Saturday, September 18, 2010
Transitions
“The interval between the decay of the old and the formation and the establishment of the new, constitutes a period of transition which must always necessarily be one of uncertainty, confusion, error, and wild and fierce fanaticism”
-John C. Calhoun
Basically, our reason for coming to Italy was, “Why not?” The timing seemed right.
Our goals were a little vague—but intentionally so. We hoped to find a place to live, a lovely hilltown close to the sea, an affordable place that felt right to us. On previous trips to Italy, we’d flitted from town to town as “stranieri” (tourists). This time we wanted to put down some roots, stay long enough in one place in order to live more as locals and less as tourists-- to develop relationships and experience the rhythm of a local Italian life. We hoped to find work, but that prospect was a little more complicated, because in order to work legally in Italy we needed specific “documenti” (i.e., a visa) from the U.S., which we didn’t have. Mostly we were hoping, in this initial 6-month period (May to November), to figure out how to live here more permanently—maybe next year, maybe several years from now.
It took us about a month of hard searching to find “our place”, this island (Isola di San Pietro), this town of Carloforte. And when we found it, we knew it was special. A little slice of paradise.
Living here is indeed magical. A vital village teeming with locals of all ages, in a beautiful setting of azure waters, white sand beaches and hidden coves, baked in sunshine every day. What more could we want?
But as each lovely day flows into the next, and the next, and the next, time begins to slow. Days and weeks merge, and we find ourselves lulled into something like a walking sleep, groggy, lethargic, unable to remember what day it is, staring for long periods of time at nothing in particular. We are saturated in wonder--so what’s wrong?
When we first got to the island, there were always new places to explore, new experiences to occupy our time. But this is a small island, and we’ve had a lot of time. Jeff has ridden his bicycle up and down the island so many times he’s practically worn a groove in each of the three roads. Even working up the energy to go to the beach has become tedious. We’ve found so many hard-to-find “eyes of St. Lucia” we can fill a coffee cup.

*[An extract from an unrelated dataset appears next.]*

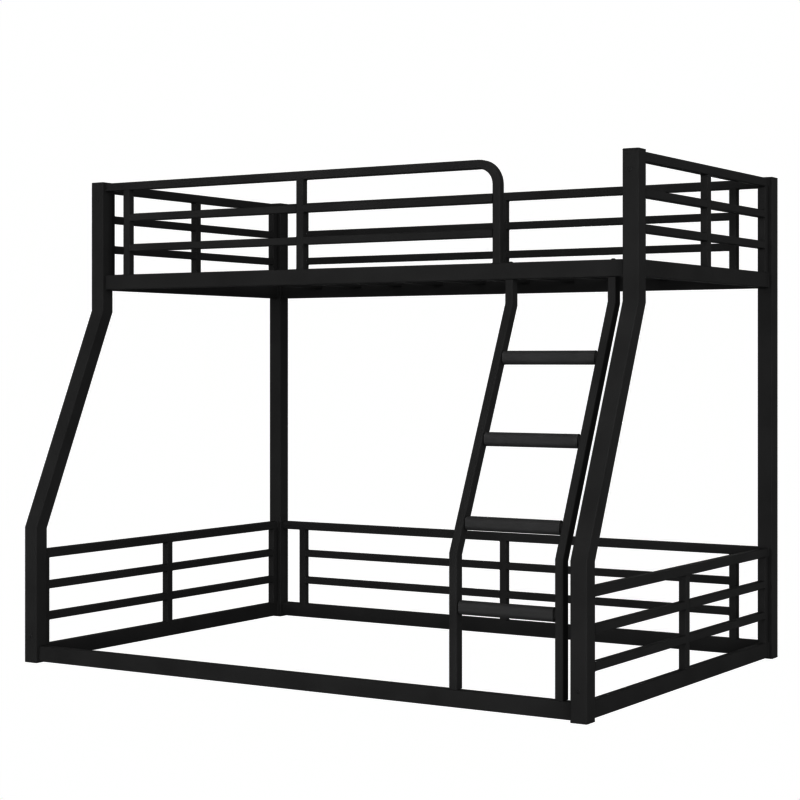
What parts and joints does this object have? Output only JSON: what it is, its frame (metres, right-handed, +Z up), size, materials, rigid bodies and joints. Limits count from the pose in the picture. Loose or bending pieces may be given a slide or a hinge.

I stopped having adventures to write about because we keep doing the same things over and over again.
It’s funny how quickly we get “used” to things, even really beautiful good things. Whether it’s a lovely ocean, a beautiful beach, a nice home, a good marriage, it’s hard to keep a fresh perspective. All those things in life that start out new and beautiful and exciting—they might still be there, but as the newness fades, the familiarity seeps in and we stop seeing the beauty. It takes so much work to keep seeing things new, to keep a fresh outlook. It’s hard to keep appreciating things.
Appreciation is easier when we compare something with its opposite. Eckhart Tolle says if everything in the world were blue, we wouldn’t even see blue anymore, because there wouldn’t be anything to compare it to. So we appreciate the sun when it’s balanced with rain. We appreciate the summer when it’s balanced with winter. We appreciate ease when it’s balanced with stress.
Rest and relaxation are good, but without anything to compare it to (like work) there comes a point when relaxation turns a corner and becomes flat and lifeless, and not even very restful. Some days, the most taxing thing I do all day is write up a grocery list. Or take a shower. On days when we have an actual thing to do, like someone invites us over to dinner, we’re almost giddy with excitement. It’s pathetic.
Feeling restless, we’ve branched out a bit, hopped the ferry and explored mainland Sardinia, taken day-trips to Cagliari, driven up to Alghero a few times. We’ve come to appreciate mainland Sardinia’s unique, remote, stark beauty.
But we needed something more.
What was this new and unfamiliar feeling?
Malaise?
Meloncholia?
Boredom?
By nature, Jeff and I are vibrant-minded people who never have a problem with occupying our time. We’re hard workers but we know how to relax and enjoy life. We share an appreciation for the Zen of “what is”, but also a quest for adventure.
We have found ourselves in a situation we hadn’t anticipated: neither tourist nor resident, we’re in this “in between” place. If we were tourists, on vacation, we’d just relax and explore, move on if things got boring. If we were residents, our lives would inevitably be structured around work, around accomplishing something.
Here we were, in ITALY, a country of endless beauty, feeling relaxed, yet restless and caged. Trapped. Bound by our remote location, but also by our limited budget, a budget so tight we haven’t set foot in a Carloforte restaurant other than to order a pizza
We began to fantasize about adventure, hopping a ferry to Sicily, hitting the open road. But not only did we have an agreement with our landlords for 2-1/2 more months of ridiculously low rent, but also we knew from experience that road travel is expensive and exhausting. Living out of a suitcase, eating in restaurants every meal, staying in hotels—we couldn’t afford it. Our situation here was good and sustainable, inexpensive and safe. Hitting the road was so enticing, though--maybe we’d find more towns like Carloforte. But maybe not. It was a serious gamble.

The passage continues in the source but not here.